-- WHAT IS NEEDED --
Copy the data below exactly.
### INFORMATION SUPPLIED ###
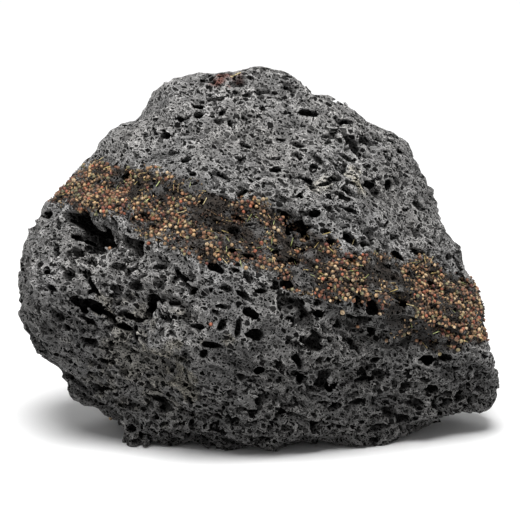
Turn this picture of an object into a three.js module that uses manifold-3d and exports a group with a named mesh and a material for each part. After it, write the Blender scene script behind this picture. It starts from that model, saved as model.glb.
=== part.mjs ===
// A lump of vesicular lava (scoria) about 200 mm long, as a display or aquarium stone.
//
// It is one natural piece, so it is one solid. Its shape starts from the outline seen from the front, swollen
// to the front and to the back like a pebble, and then broken by the things that break a real lump:
//   - facets, the flat faces where it split from a larger block,
//   - a shelf that runs down across the front, where the upper half is set back from the lower half,
//   - hollows and knobs, where large gas pockets burst or stayed whole,
//   - lumps of a few centimetres and of about one centimetre, all over.
// The small gas bubbles are part of the finish of the surface, so the solid doesn't carry them.
//
// Units are millimetres. X runs along the stone, Y from its front to its back and Z up. The origin is on the
// surface it rests on, under the middle of its bounding box.
import * as THREE from "three";
import { ImprovedNoise } from "three/addons/math/ImprovedNoise.js";
import { mergeVertices } from "three/addons/utils/BufferGeometryUtils.js";
import Module from "manifold-3d";

// --- driving dimensions ------------------------------------------------------------------------------------
const HEART_HEIGHT = 70.5; // the middle that every direction is measured from, above the resting face
const LEAN = 12; // degrees that the outline's plane leans back from upright, as the stone lies
const REACH_FRONT = 69; // from the heart to the front face
const REACH_BACK = 64; // from the heart to the back face
const FULLNESS = 2.6; // 2 swells the outline like an ellipsoid, more makes it boxier
const RIM_ANGLE = 34; // degrees from the outline's plane over which its small notches fade out
const DETAIL = 17; // each of the 20 faces of the starting ball is split into (DETAIL + 1) squared triangles

// The outline from the front, starting at 0, as [degrees anticlockwise from +X, reach from the heart].
const OUTLINE = [
  [0, 82], [4, 82.5], [9, 80], [15, 76.5], [22, 77.5], [31, 75.5], [40, 78], [50, 73.5], [58, 72.5],
  [68, 73], [75, 73.5], [84, 77.5], [100, 80.5], [112, 85], [122, 83.5], [130, 78.5], [138, 82], [150, 84],
  [161, 85.5], [171, 94], [183, 100], [195, 102], [206, 95], [219, 94.5], [228, 90], [238, 97], [248, 90],
  [258, 87], [268, 86], [279, 84], [290, 86], [300, 91], [310, 96], [320, 102.5], [330, 115], [338, 101],
  [347, 96], [354, 87.5],
];

// Flat faces left where the block split: which way each faces and how far it lies from the heart.
const FACETS = [
  { faces: [0.1, -0.72, 0.69], reach: 68 }, // the sloping upper front
  { faces: [-0.42, -0.9, 0.02], reach: 75 }, // the lower left of the front
  { faces: [0.4, -0.78, -0.48], reach: 73 }, // the lower right of the front, turned under
  { faces: [-0.3, -0.58, -0.76], reach: 78 }, // under the front
  { faces: [0.7, -0.6, 0.38], reach: 76 }, // the upper right shoulder
  { faces: [0.42, 0.8, 0.43], reach: 68 }, // the back, right
  { faces: [-0.55, 0.75, 0.38], reach: 72 }, // the back, left
  { faces: [-0.15, 0.8, -0.58], reach: 70 }, // under the back
];
const EDGE_ROUNDING = 2.6; // how softly one face turns into the next

// The shelf's middle line, from its upper left end to its lower right end, as [x, z] from the heart.
const SHELF = { from: [-80, 31], to: [94, -24], width: 26, setback: 13 };

// Where a gas pocket burst (depth over 0) or a knob stands out (depth under 0), as a place on the stone seen
// from the heart, its half length and half height, and how far its length turns anticlockwise from level.
const HOLLOWS = [
  { toward: [-66, -40, 12], size: [17, 8], turn: -25, depth: 11 }, // under the shelf's left end
  { toward: [34, -60, -26], size: [18, 7], turn: -42, depth: 7 }, // the groove below the shelf
  { toward: [73, -42, -38], size: [9, 7], turn: -10, depth: 6 }, // by the right end
  { toward: [-50, -60, -50], size: [16, 8], turn: -25, depth: 5 }, // low on the left
  { toward: [-48, -17, -74], size: [13, 12], turn: 0, depth: -8 }, // the left foot
  { toward: [-28, -15, -76], size: [12, 12], turn: 0, depth: 5 }, // the gap between the left and middle feet
  { toward: [24, -18, -74], size: [24, 15], turn: 0, depth: 9 }, // the gap between the middle and right feet
  { toward: [14, -60, 20], size: [10, 7], turn: -30, depth: 6 }, // at the top of the shelf
  { toward: [-20, -70, -28], size: [24, 15], turn: 10, depth: -4 }, // the brow of the lower front
  { toward: [88, -20, -42], size: [16, 12], turn: 0, depth: -4 }, // the right end's knob
  { toward: [-76, -44, -8], size: [20, 20], turn: 0, depth: -5 }, // the swelling of the left end
  { toward: [-30, 60, 20], size: [16, 10], turn: 30, depth: 7 }, // on the back, left
  { toward: [38, 58, -12], size: [19, 8], turn: -25, depth: 8 }, // on the back, right
  { toward: [0, 60, -34], size: [12, 9], turn: 10, depth: 6 }, // on the back, low
  { toward: [20, 40, 62], size: [16, 10], turn: 20, depth: 6 }, // on the back of the crown
];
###
-- PROBLEM SOLUTION --
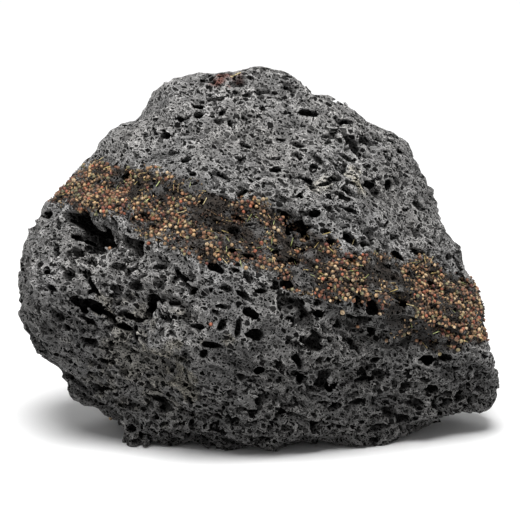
Turn this picture of an object into a three.js module that uses manifold-3d and exports a group with a named mesh and a material for each part. After it, write the Blender scene script behind this picture. It starts from that model, saved as model.glb.
=== part.mjs ===
// A lump of vesicular lava (scoria) about 200 mm long, as a display or aquarium stone.
//
// It is one natural piece, so it is one solid. Its shape starts from the outline seen from the front, swollen
// to the front and to the back like a pebble, and then broken by the things that break a real lump:
//   - facets, the flat faces where it split from a larger block,
//   - a shelf that runs down across the front, where the upper half is set back from the lower half,
//   - hollows and knobs, where large gas pockets burst or stayed whole,
//   - lumps of a few centimetres and of about one centimetre, all over.
// The small gas bubbles are part of the finish of the surface, so the solid doesn't carry them.
//
// Units are millimetres. X runs along the stone, Y from its front to its back and Z up. The origin is on the
// surface it rests on, under the middle of its bounding box.
import * as THREE from "three";
import { ImprovedNoise } from "three/addons/math/ImprovedNoise.js";
import { mergeVertices } from "three/addons/utils/BufferGeometryUtils.js";
import Module from "manifold-3d";

// --- driving dimensions ------------------------------------------------------------------------------------
const HEART_HEIGHT = 70.5; // the middle that every direction is measured from, above the resting face
const LEAN = 12; // degrees that the outline's plane leans back from upright, as the stone lies
const REACH_FRONT = 69; // from the heart to the front face
const REACH_BACK = 64; // from the heart to the back face
const FULLNESS = 2.6; // 2 swells the outline like an ellipsoid, more makes it boxier
const RIM_ANGLE = 34; // degrees from the outline's plane over which its small notches fade out
const DETAIL = 17; // each of the 20 faces of the starting ball is split into (DETAIL + 1) squared triangles

// The outline from the front, starting at 0, as [degrees anticlockwise from +X, reach from the heart].
const OUTLINE = [
  [0, 82], [4, 82.5], [9, 80], [15, 76.5], [22, 77.5], [31, 75.5], [40, 78], [50, 73.5], [58, 72.5],
  [68, 73], [75, 73.5], [84, 77.5], [100, 80.5], [112, 85], [122, 83.5], [130, 78.5], [138, 82], [150, 84],
  [161, 85.5], [171, 94], [183, 100], [195, 102], [206, 95], [219, 94.5], [228, 90], [238, 97], [248, 90],
  [258, 87], [268, 86], [279, 84], [290, 86], [300, 91], [310, 96], [320, 102.5], [330, 115], [338, 101],
  [347, 96], [354, 87.5],
];

// Flat faces left where the block split: which way each faces and how far it lies from the heart.
const FACETS = [
  { faces: [0.1, -0.72, 0.69], reach: 68 }, // the sloping upper front
  { faces: [-0.42, -0.9, 0.02], reach: 75 }, // the lower left of the front
  { faces: [0.4, -0.78, -0.48], reach: 73 }, // the lower right of the front, turned under
  { faces: [-0.3, -0.58, -0.76], reach: 78 }, // under the front
  { faces: [0.7, -0.6, 0.38], reach: 76 }, // the upper right shoulder
  { faces: [0.42, 0.8, 0.43], reach: 68 }, // the back, right
  { faces: [-0.55, 0.75, 0.38], reach: 72 }, // the back, left
  { faces: [-0.15, 0.8, -0.58], reach: 70 }, // under the back
];
const EDGE_ROUNDING = 2.6; // how softly one face turns into the next

// The shelf's middle line, from its upper left end to its lower right end, as [x, z] from the heart.
const SHELF = { from: [-80, 31], to: [94, -24], width: 26, setback: 13 };

// Where a gas pocket burst (depth over 0) or a knob stands out (depth under 0), as a place on the stone seen
// from the heart, its half length and half height, and how far its length turns anticlockwise from level.
const HOLLOWS = [
  { toward: [-66, -40, 12], size: [17, 8], turn: -25, depth: 11 }, // under the shelf's left end
  { toward: [34, -60, -26], size: [18, 7], turn: -42, depth: 7 }, // the groove below the shelf
  { toward: [73, -42, -38], size: [9, 7], turn: -10, depth: 6 }, // by the right end
  { toward: [-50, -60, -50], size: [16, 8], turn: -25, depth: 5 }, // low on the left
  { toward: [-48, -17, -74], size: [13, 12], turn: 0, depth: -8 }, // the left foot
  { toward: [-28, -15, -76], size: [12, 12], turn: 0, depth: 5 }, // the gap between the left and middle feet
  { toward: [24, -18, -74], size: [24, 15], turn: 0, depth: 9 }, // the gap between the middle and right feet
  { toward: [14, -60, 20], size: [10, 7], turn: -30, depth: 6 }, // at the top of the shelf
  { toward: [-20, -70, -28], size: [24, 15], turn: 10, depth: -4 }, // the brow of the lower front
  { toward: [88, -20, -42], size: [16, 12], turn: 0, depth: -4 }, // the right end's knob
  { toward: [-76, -44, -8], size: [20, 20], turn: 0, depth: -5 }, // the swelling of the left end
  { toward: [-30, 60, 20], size: [16, 10], turn: 30, depth: 7 }, // on the back, left
  { toward: [38, 58, -12], size: [19, 8], turn: -25, depth: 8 }, // on the back, right
  { toward: [0, 60, -34], size: [12, 9], turn: 10, depth: 6 }, // on the back, low
  { toward: [20, 40, 62], size: [16, 10], turn: 20, depth: 6 }, // on the back of the crown
];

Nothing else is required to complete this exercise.